Qualities of Hemingway’s story

Qualities of Hemingway’s story

Essay

Discuss the qualities of Hemingway’s story that fit in to the book’s discussion (handouts are posted in Eagle Online) of American literature between 1914 and 1945. Do the same with James’s story for literature between 1865 and 1914. Write two paragraphs, each about 300 words long. Each paragraph should have a topic sentence that captures your overall idea and each paragraph must quote from both the textbook discussions and the stories. You also must have citations with the author’s name and a page number or a paragraph number throughout the posting to get credit.

Discuss what makes a modern story modern, according to the book introduction and why Hemingway’s story is modern, using the ideas from the book. Also, discuss how James’s story fits into his period.

 

Henry James & Ernest Hemingway in the Modernist Period

In “Hills Like White Elephants,” Hemingway challenges “the false order” with which authors from previous eras indulged “human desires for coherence“ by dropping the reader into a situation without introducing the characters or detailing the context of their conversation (Baym 1184). According to the editors of The Norton Anthology of American Literature, “a typical modernist work may seem to begin arbitrarily, to advance without explanation, and to end without resolution…” (Baym 1185). That perfectly describes the way that Ernest Hemingway throws the reader into the middle of a brief interaction between an American man and a girl, two common characters, waiting for a train in a small, hot bar in Spain, drinking beers and discussing whether or not she should abort their fetus. The reader has to glean the context and meaning of the situation almost entirely from the dialogue, from the sparse descriptions of body language, and from the author’s use of symbolism. Again from the editors of Norton’s Anthology, “a key formal characteristic typical of high modernist works…is its construction out of fragments – … fragments of experience or perception” (Baym 1184). The reader is not privy to the characters’ inner thoughts; nor does he have an omniscient narrator to feed us the story line. With dialogue, the author manages to convey the girl’s desire to win the man’s love and to do what he wants. ‘…if I do it you’ll be happy and things will be like they were and you’ll love me?’ (Hemingway). At the same time, Hemingway makes it clear that the girl is unhappy about giving up the child. She somehow knows that even though the man says, ‘I think it’s the best thing to do. But I don’t want you to do it if you don’t really want to,’ he means the opposite (Hemingway). The reader infers from the girl’s reaction to the man’s dishonesty that no matter what she decides, their relationship will not return to what it was. This “fragmentation of experience” is how real people are forced to perceive the world, reading clues and body language, constantly looking for confirmation and acceptance, just like the two characters in Hemingway’s story (Baym 1184).

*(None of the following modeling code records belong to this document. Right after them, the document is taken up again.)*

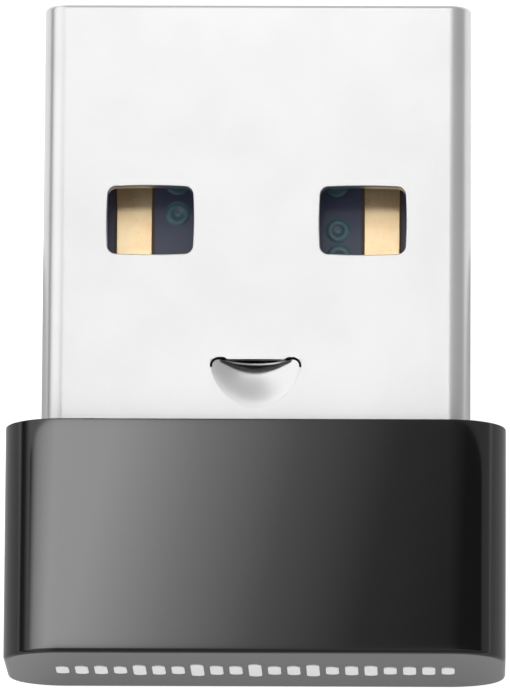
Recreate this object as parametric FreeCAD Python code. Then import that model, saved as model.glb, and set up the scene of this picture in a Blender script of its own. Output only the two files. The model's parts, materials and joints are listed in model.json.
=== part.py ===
"""Nano USB wireless adapter: a Type-A plug with its circuit board inside, closed by a moulded end cap.

Frame, in millimetres: +Y runs along the plug towards its tip, +X across its width and +Z through its
thickness, with the contacts facing +Z. The origin is on the plug's axis, in the plane of the cap's mouth,
which is where the cap stops against a socket. Each function builds one kind of piece, and main() writes one
STEP file per node.
"""

import math
import os

import FreeCAD
import Part

# ---- driving dimensions -------------------------------------------------------------------------------

# Type-A plug shell: a folded steel sheet
PLUG_WIDTH = 12.0
PLUG_HEIGHT = 4.5
PLUG_REACH = 12.0  # from the cap's mouth to the tip
SHEET = 0.3
PLUG_CORNER = 0.62  # outside bend radius of the shell
TIP_ROUND = 0.1  # coined edge at the mouth of the shell
SHELL_TAIL = 2.4  # how far the shell runs back inside the cap

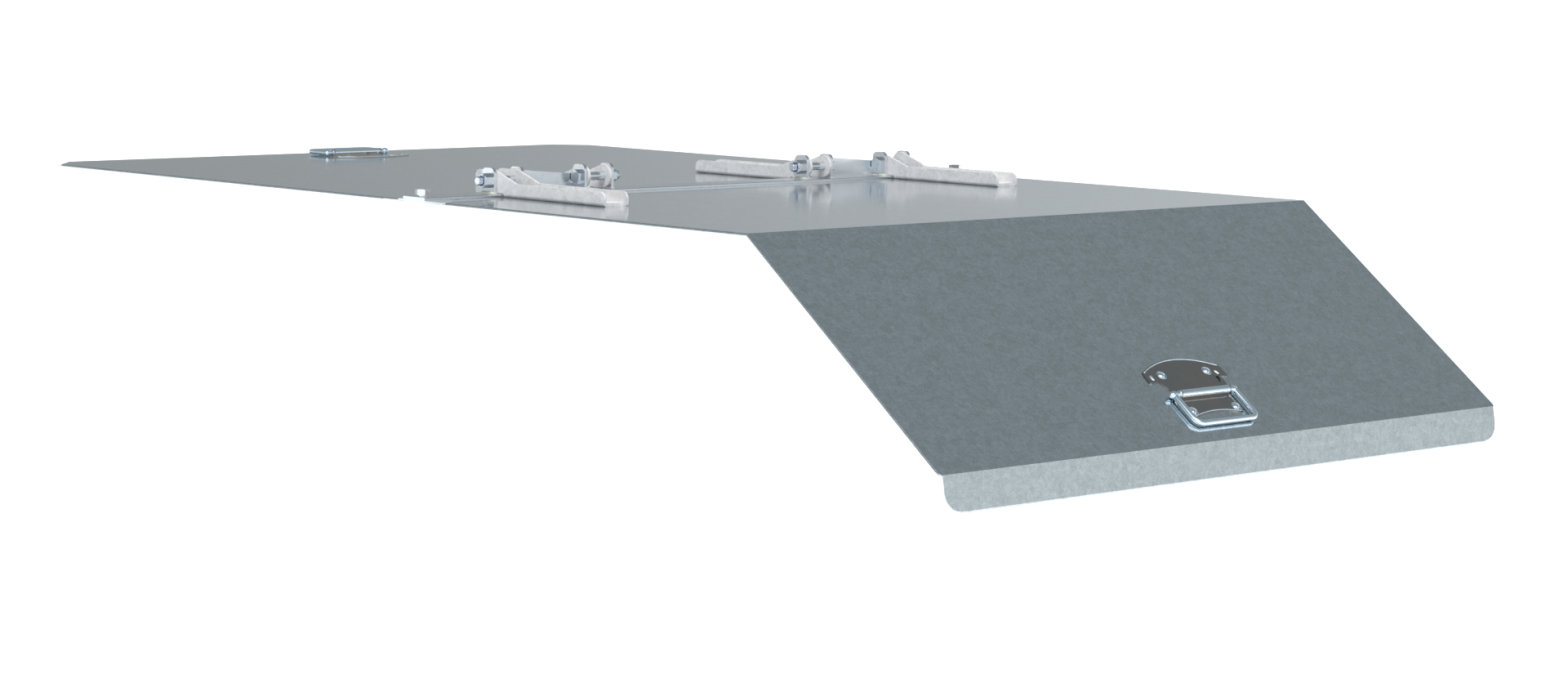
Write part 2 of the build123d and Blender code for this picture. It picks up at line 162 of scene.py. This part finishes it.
def galvanised(name, base, rough, spangle=85.0, contrast=0.05, grain=0.10, waves=0.0, streak=0.05,
               scratch=0.25, smut=0.25, bump=0.25, rough_var=0.10, metal=1.0):
    """Zinc-coated sheet: crystals, fine grain, rolling streaks, faint scratches and handling smudges."""
    mat = bpy.data.materials.new(name)
    mat.use_nodes = True
    t = Tree(mat.node_tree)
    out = t.add("ShaderNodeOutputMaterial")
    bsdf = t.add("ShaderNodeBsdfPrincipled")
    t.t.links.new(bsdf.outputs[0], out.inputs[0])
    bsdf.inputs["Metallic"].default_value = metal
    co = t.add("ShaderNodeTexCoord").outputs["Object"]
    vor = t.add("ShaderNodeTexVoronoi", inputs={"Vector": co, "Scale": spangle, "Randomness": 1.0})
    cell = t.add("ShaderNodeSeparateColor", inputs={"Color": vor.outputs["Color"]})
    crystal = cell.outputs[0]
    fine = noise(t, co, 620.0, 3.0, 0.6)
    mid = noise(t, co, 160.0, 2.0, 0.55)
    streaks = noise(t, co, 1.0, 3.0, 0.6, stretch=(6.0, 120.0, 120.0))
    cloud = noise(t, co, 3.2, 4.0, 0.6)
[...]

In his short story, “Daisy Miller,” Henry James also pursues the ““truthful treatment of material,’” as William Howells describes writing in the Realism period (Baym 6). However, despite the realism of the piece, James does allow the reader to follow the story all the way to its conclusion, unlike Hemingway. The characters, Daisy Miller and Mr. Winterbourne, fit the description in Norton’s Anthology of a work characteristic of the Realism period, “socially specified (typically upper-class) characters described by an all-knowing narrator” (Baym 7). Unlike Hemingway, James treats the reader to the luxury of “the flow of the character’s inner thought,” but only for one character. The reader suffers along with Winterbourne as he strains to make sense of Daisy’s behavior and to try to infer her wishes and intentions. “This limitation accorded with the modernist sense that ‘truth’ does not exist objectively but is the product of the mind’s interaction with reality” (Baym 1186). In addition to Winterbournes inner thoughts and the dialogue the reader gets to hear, James conveys the rest of the context with detailed descriptions of Winterbourne’s observations. For example, when Winterbourne meets Daisy’s mother for the first time, James describes,

Her mother was a small, spare, light person, with a wandering eye, a very exiguous nose, and alarge forehead, decorated with a certain amount of thin, much frizzled hair. Like her daughter, Mrs. Miller was dressed with extreme elegance; she had enormous diamonds in her ears (Baym 403).

James manages to convey so much to the reader just from the detailed description of the mother and daughter’s discussion about an old shawl. Through all that detail, James endears the mother to the reader, so much so that he smiles at the end of the story when Winterbourne accepts that Mrs. Miller is not “such a monstrous goose” (Baym 428). In these many ways, James’ “Daisy Miller” and Hemingway’s “Hills Like White Elephants” illustrate the evolution within the modernist period.